What the exercise asks
Quote verbatim the span of lines that begins the listing below and closes with the line containing "0.2, 0.35), False)".

........

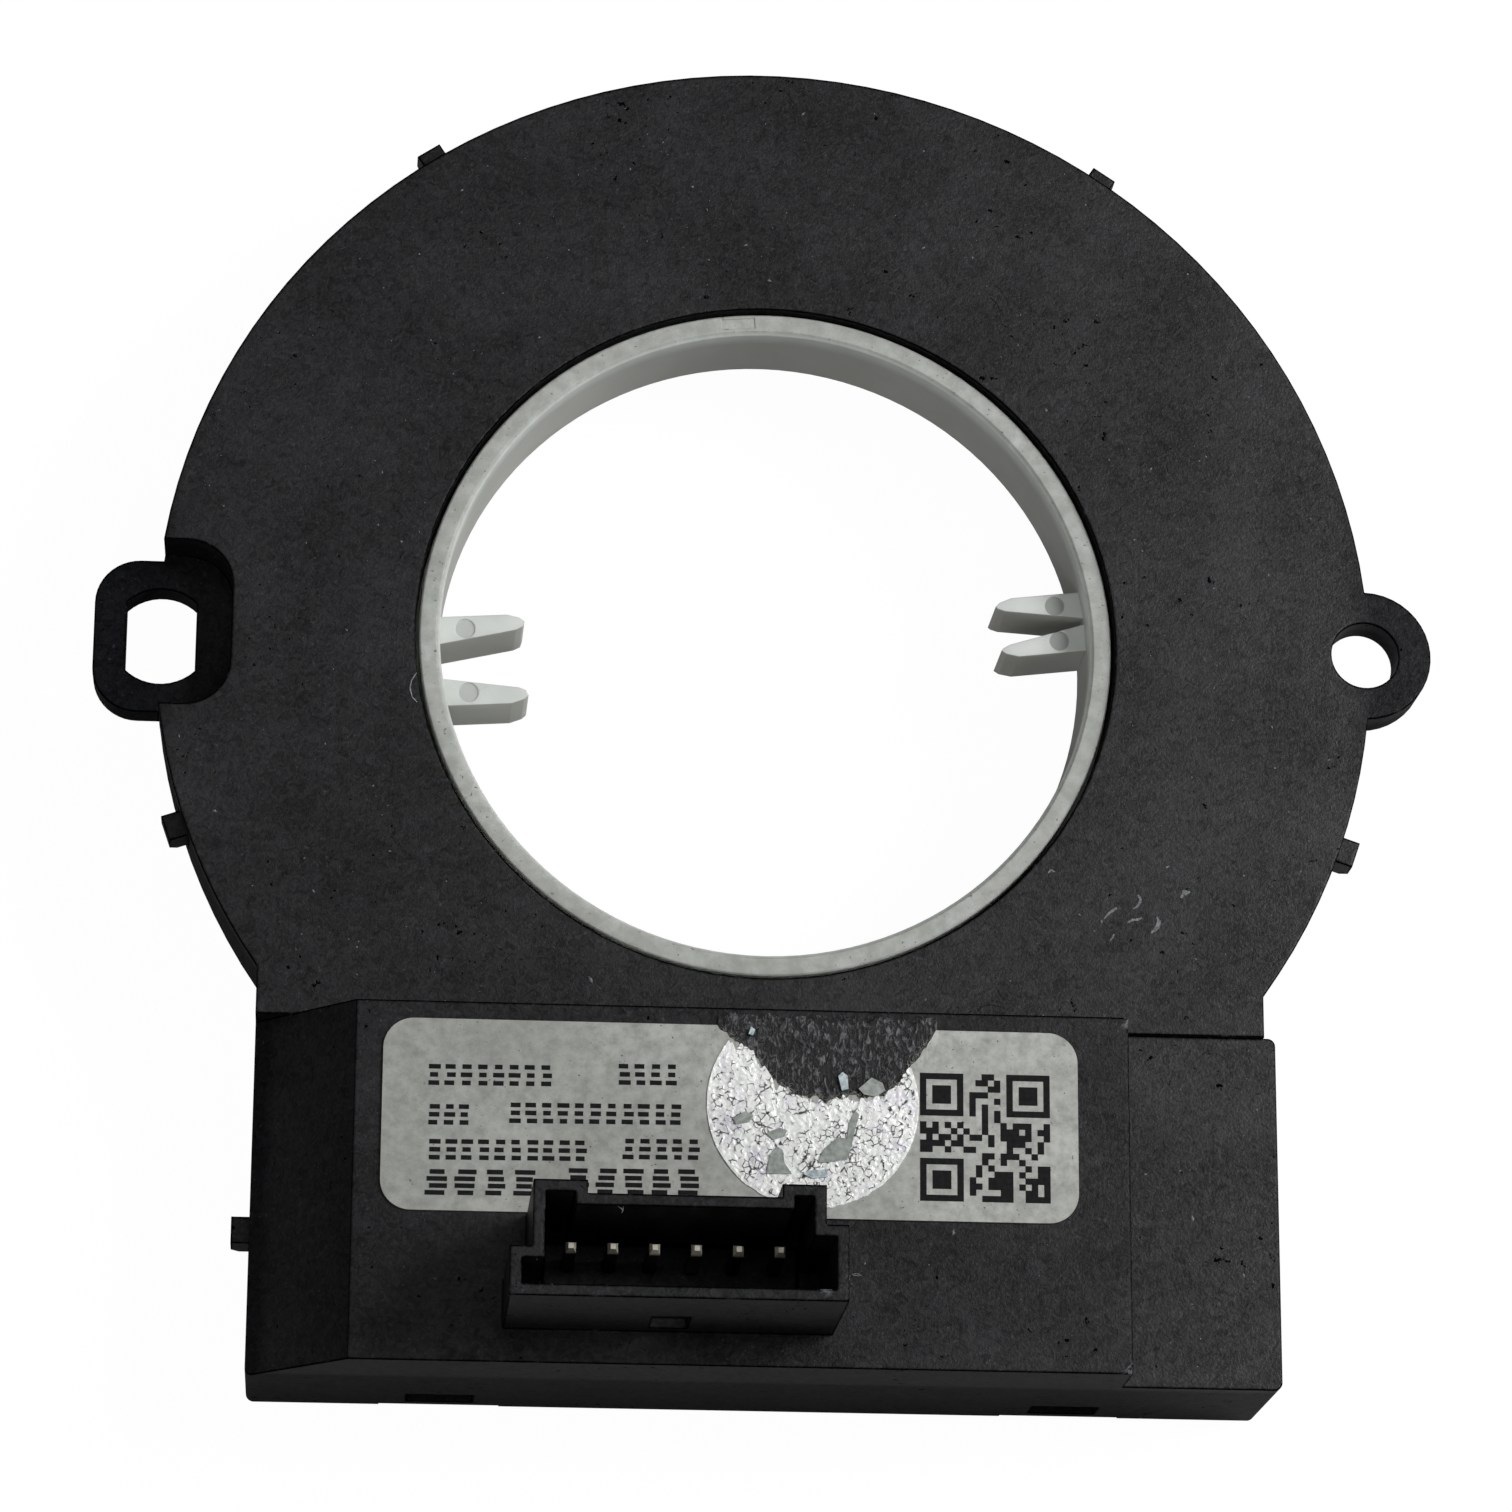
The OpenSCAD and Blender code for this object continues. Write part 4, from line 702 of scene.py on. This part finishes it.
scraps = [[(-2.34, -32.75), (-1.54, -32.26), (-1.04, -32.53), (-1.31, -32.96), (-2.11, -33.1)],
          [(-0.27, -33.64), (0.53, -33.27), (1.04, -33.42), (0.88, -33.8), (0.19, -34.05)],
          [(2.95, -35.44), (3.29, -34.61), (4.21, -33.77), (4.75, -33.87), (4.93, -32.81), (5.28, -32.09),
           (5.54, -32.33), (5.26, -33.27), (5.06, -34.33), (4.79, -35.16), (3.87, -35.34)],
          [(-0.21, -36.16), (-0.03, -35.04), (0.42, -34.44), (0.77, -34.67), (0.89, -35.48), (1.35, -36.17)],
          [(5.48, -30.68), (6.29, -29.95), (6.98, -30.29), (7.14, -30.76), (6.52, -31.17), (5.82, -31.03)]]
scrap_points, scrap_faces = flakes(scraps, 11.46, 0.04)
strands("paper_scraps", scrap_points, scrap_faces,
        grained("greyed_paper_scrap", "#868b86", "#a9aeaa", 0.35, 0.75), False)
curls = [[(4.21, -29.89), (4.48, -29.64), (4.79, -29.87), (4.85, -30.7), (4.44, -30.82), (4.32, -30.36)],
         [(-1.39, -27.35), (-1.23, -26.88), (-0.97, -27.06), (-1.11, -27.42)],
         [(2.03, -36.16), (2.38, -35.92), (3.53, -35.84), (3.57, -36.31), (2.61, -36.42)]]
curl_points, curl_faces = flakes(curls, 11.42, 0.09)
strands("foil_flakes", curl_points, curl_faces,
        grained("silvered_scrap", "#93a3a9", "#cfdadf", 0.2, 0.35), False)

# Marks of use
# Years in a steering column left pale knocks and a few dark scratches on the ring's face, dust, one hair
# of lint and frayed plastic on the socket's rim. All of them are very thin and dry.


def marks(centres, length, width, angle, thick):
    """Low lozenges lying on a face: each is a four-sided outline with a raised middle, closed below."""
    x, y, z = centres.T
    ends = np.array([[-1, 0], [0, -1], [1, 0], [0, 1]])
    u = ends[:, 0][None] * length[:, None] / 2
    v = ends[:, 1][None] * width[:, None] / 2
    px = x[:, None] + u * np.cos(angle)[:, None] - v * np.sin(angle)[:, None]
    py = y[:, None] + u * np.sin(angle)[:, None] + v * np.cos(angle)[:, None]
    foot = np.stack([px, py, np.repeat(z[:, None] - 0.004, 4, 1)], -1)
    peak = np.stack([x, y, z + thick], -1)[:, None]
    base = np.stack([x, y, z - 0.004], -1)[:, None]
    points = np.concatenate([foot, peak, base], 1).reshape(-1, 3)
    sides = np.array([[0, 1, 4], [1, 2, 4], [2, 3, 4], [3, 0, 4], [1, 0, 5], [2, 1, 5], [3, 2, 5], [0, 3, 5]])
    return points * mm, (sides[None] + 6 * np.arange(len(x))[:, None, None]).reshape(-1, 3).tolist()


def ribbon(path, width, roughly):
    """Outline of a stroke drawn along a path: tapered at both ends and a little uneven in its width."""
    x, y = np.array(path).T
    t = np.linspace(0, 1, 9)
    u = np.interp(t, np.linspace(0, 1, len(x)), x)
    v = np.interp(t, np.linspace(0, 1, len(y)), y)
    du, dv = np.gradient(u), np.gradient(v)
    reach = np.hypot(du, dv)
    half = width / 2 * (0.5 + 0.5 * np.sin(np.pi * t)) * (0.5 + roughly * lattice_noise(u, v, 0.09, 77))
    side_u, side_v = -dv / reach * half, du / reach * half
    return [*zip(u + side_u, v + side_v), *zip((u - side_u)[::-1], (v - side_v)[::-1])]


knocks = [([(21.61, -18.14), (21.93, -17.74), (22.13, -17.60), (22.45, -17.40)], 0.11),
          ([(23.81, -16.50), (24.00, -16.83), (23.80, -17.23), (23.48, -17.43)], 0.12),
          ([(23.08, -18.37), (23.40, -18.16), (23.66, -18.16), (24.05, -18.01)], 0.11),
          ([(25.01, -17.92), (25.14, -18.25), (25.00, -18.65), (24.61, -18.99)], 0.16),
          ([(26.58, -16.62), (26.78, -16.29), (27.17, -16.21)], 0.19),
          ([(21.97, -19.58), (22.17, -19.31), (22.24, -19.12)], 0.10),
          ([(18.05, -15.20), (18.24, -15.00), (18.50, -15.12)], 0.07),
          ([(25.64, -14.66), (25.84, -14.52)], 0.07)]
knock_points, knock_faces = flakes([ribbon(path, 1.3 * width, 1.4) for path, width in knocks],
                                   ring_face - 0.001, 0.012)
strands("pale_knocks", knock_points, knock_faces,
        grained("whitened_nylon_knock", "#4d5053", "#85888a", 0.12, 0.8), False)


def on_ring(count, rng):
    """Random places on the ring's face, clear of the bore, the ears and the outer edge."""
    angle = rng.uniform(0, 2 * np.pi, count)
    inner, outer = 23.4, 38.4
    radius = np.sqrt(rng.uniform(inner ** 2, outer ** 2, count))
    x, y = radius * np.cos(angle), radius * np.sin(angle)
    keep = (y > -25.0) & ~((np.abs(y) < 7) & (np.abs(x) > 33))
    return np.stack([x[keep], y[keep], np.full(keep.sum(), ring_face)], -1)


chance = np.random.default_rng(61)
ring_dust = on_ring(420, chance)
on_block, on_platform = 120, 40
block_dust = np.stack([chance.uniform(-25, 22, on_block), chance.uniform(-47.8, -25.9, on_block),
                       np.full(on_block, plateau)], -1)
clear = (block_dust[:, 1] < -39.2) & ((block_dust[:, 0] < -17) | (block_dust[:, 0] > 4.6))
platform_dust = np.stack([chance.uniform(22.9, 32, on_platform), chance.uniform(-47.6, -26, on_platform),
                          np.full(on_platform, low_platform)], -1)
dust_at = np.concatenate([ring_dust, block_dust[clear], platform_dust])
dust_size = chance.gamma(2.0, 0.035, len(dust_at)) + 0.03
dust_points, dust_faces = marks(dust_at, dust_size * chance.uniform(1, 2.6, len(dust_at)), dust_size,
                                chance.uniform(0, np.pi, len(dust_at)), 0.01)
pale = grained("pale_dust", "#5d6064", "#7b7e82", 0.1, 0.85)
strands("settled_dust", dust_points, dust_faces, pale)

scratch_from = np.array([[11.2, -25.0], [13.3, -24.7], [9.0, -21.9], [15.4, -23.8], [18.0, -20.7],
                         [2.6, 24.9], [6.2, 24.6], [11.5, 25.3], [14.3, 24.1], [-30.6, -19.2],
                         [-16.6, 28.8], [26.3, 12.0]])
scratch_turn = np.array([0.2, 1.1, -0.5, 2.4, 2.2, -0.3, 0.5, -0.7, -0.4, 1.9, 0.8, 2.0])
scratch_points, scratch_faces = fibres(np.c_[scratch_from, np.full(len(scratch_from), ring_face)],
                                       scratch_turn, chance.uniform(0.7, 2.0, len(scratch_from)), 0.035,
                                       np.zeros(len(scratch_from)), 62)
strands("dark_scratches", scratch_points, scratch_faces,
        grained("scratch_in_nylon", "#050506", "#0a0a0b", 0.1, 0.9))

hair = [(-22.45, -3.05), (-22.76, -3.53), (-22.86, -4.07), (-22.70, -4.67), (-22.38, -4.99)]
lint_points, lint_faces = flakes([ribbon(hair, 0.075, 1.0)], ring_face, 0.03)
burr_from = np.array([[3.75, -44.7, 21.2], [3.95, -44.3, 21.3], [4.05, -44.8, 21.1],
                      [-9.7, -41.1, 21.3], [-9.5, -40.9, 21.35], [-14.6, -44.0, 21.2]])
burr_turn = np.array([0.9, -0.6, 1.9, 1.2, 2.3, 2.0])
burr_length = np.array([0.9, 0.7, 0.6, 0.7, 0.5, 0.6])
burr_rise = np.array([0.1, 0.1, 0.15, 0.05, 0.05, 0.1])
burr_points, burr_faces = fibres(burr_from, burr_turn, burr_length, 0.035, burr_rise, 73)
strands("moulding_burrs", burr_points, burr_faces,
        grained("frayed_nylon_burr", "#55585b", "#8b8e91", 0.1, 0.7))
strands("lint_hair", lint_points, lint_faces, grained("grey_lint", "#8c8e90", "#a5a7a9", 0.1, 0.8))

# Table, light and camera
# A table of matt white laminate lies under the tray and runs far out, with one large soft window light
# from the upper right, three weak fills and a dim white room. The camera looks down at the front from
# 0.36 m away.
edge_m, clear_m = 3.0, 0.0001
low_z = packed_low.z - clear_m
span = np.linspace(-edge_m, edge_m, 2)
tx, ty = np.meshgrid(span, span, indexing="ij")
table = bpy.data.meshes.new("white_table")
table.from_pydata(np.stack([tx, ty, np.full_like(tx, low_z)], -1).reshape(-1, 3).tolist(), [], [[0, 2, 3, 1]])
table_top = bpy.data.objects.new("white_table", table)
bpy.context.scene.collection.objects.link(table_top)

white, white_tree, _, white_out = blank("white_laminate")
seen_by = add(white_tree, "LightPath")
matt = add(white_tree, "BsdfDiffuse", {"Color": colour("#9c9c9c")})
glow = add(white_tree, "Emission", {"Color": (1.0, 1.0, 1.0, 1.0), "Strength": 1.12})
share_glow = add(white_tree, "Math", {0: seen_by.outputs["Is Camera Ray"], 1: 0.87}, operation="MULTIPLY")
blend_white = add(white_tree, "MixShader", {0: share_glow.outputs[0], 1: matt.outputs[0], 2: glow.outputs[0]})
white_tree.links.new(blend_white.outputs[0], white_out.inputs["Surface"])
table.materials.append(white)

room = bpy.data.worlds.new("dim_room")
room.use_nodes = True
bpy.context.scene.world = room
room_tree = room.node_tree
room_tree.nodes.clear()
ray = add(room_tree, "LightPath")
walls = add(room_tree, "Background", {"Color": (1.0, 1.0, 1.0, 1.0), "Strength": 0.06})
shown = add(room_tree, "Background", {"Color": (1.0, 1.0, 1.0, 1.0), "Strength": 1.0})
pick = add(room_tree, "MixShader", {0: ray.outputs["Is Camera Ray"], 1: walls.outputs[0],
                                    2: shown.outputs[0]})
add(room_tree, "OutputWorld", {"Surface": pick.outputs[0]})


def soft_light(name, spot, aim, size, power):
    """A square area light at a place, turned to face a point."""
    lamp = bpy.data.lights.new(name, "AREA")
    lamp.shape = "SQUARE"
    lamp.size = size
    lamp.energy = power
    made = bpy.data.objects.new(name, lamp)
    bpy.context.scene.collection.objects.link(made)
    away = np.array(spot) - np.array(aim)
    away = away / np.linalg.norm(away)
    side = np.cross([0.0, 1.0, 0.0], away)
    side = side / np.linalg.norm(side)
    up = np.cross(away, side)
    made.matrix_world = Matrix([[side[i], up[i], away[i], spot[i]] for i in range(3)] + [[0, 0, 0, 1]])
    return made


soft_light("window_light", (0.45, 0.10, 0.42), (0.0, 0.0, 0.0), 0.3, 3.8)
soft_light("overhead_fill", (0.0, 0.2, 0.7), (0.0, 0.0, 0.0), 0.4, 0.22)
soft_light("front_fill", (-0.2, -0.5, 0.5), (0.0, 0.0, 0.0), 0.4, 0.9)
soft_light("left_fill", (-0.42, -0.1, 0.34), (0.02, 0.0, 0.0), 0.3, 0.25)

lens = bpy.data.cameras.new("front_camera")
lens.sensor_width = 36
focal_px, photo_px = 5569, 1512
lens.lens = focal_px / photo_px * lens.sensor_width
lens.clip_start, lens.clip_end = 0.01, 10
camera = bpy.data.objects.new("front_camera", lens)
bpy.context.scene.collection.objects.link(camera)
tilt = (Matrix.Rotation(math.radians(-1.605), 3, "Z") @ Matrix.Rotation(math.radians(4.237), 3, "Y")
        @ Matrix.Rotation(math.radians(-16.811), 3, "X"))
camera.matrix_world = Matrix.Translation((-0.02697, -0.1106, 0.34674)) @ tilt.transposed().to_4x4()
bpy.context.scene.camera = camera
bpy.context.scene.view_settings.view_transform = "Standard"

........

Result
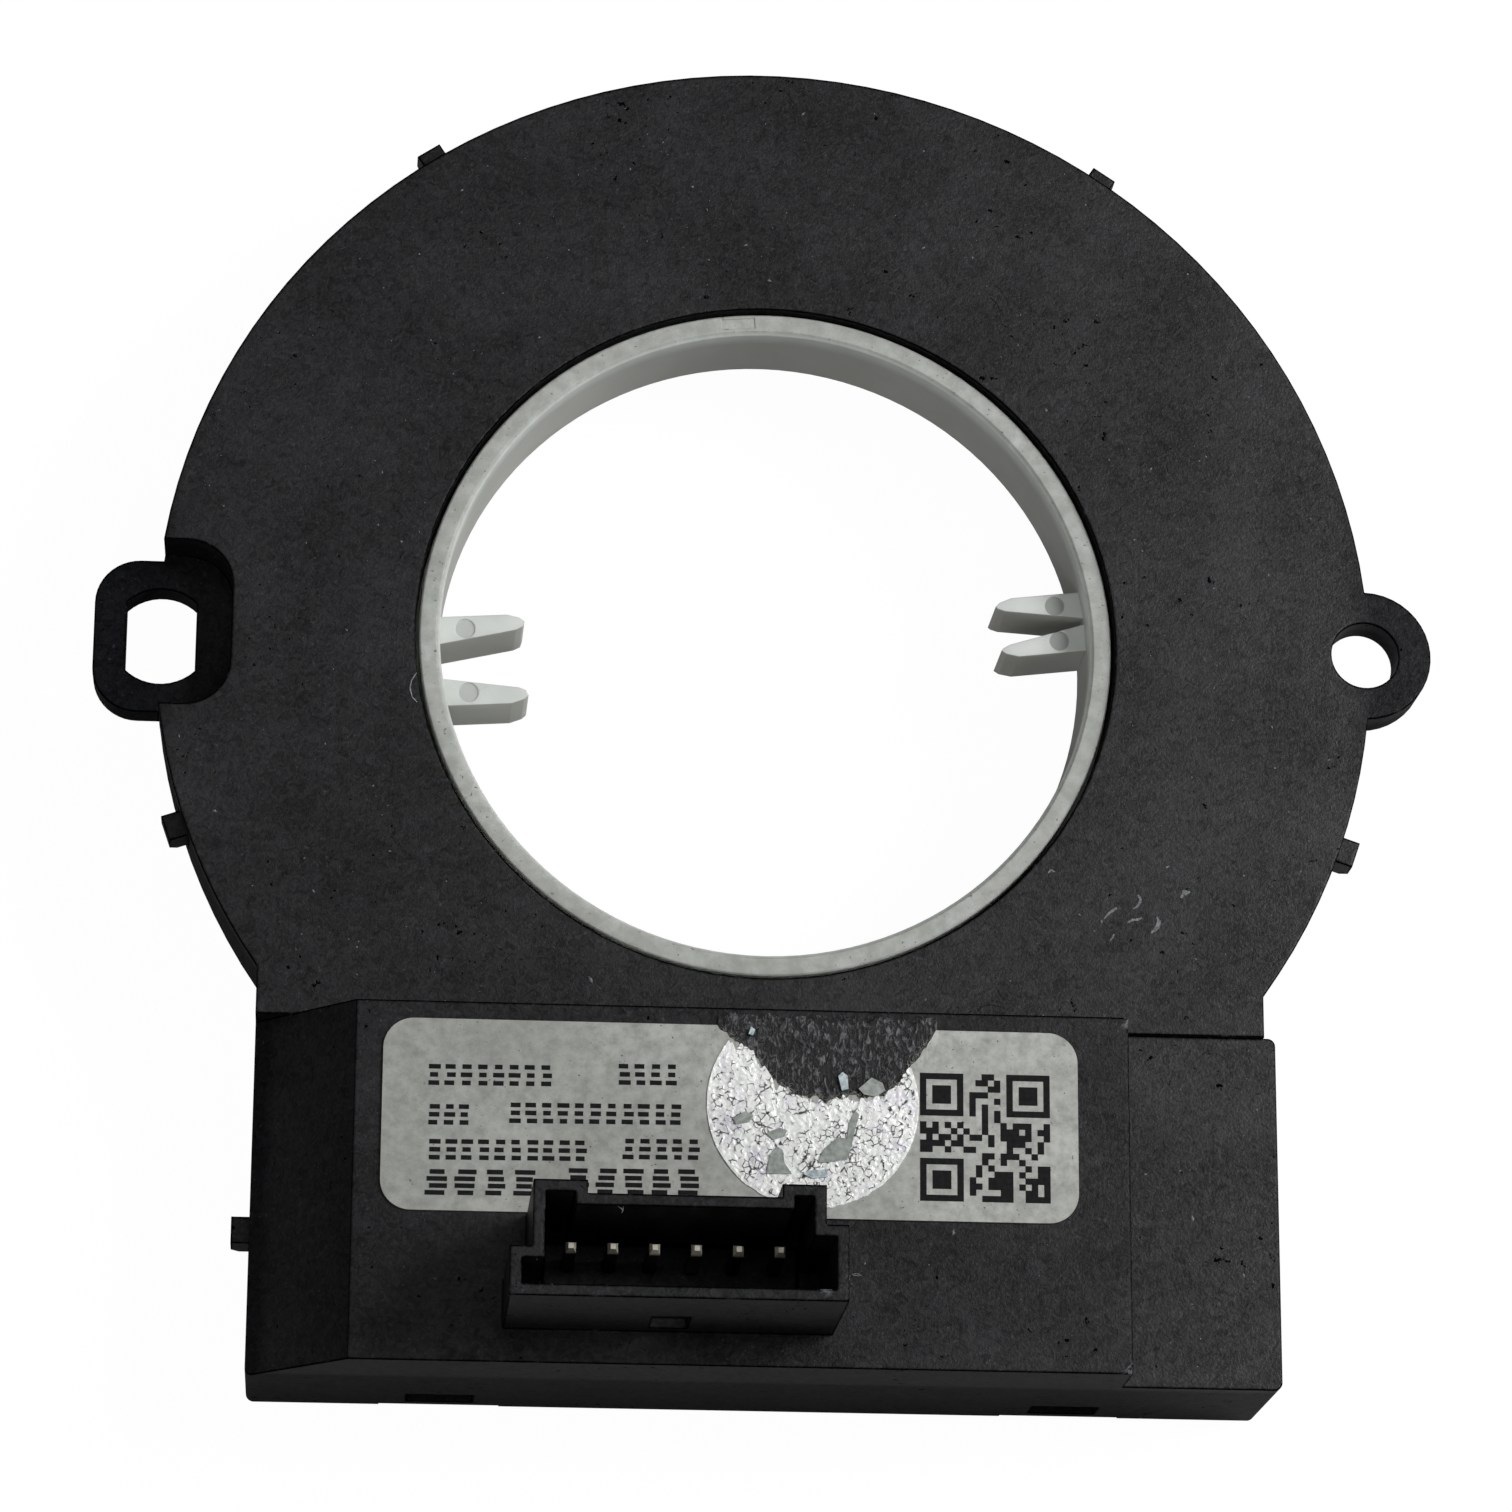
The OpenSCAD and Blender code for this object continues. Write part 4, from line 702 of scene.py on. This part finishes it.
scraps = [[(-2.34, -32.75), (-1.54, -32.26), (-1.04, -32.53), (-1.31, -32.96), (-2.11, -33.1)],
          [(-0.27, -33.64), (0.53, -33.27), (1.04, -33.42), (0.88, -33.8), (0.19, -34.05)],
          [(2.95, -35.44), (3.29, -34.61), (4.21, -33.77), (4.75, -33.87), (4.93, -32.81), (5.28, -32.09),
           (5.54, -32.33), (5.26, -33.27), (5.06, -34.33), (4.79, -35.16), (3.87, -35.34)],
          [(-0.21, -36.16), (-0.03, -35.04), (0.42, -34.44), (0.77, -34.67), (0.89, -35.48), (1.35, -36.17)],
          [(5.48, -30.68), (6.29, -29.95), (6.98, -30.29), (7.14, -30.76), (6.52, -31.17), (5.82, -31.03)]]
scrap_points, scrap_faces = flakes(scraps, 11.46, 0.04)
strands("paper_scraps", scrap_points, scrap_faces,
        grained("greyed_paper_scrap", "#868b86", "#a9aeaa", 0.35, 0.75), False)
curls = [[(4.21, -29.89), (4.48, -29.64), (4.79, -29.87), (4.85, -30.7), (4.44, -30.82), (4.32, -30.36)],
         [(-1.39, -27.35), (-1.23, -26.88), (-0.97, -27.06), (-1.11, -27.42)],
         [(2.03, -36.16), (2.38, -35.92), (3.53, -35.84), (3.57, -36.31), (2.61, -36.42)]]
curl_points, curl_faces = flakes(curls, 11.42, 0.09)
strands("foil_flakes", curl_points, curl_faces,
        grained("silvered_scrap", "#93a3a9", "#cfdadf", 0.2, 0.35), False)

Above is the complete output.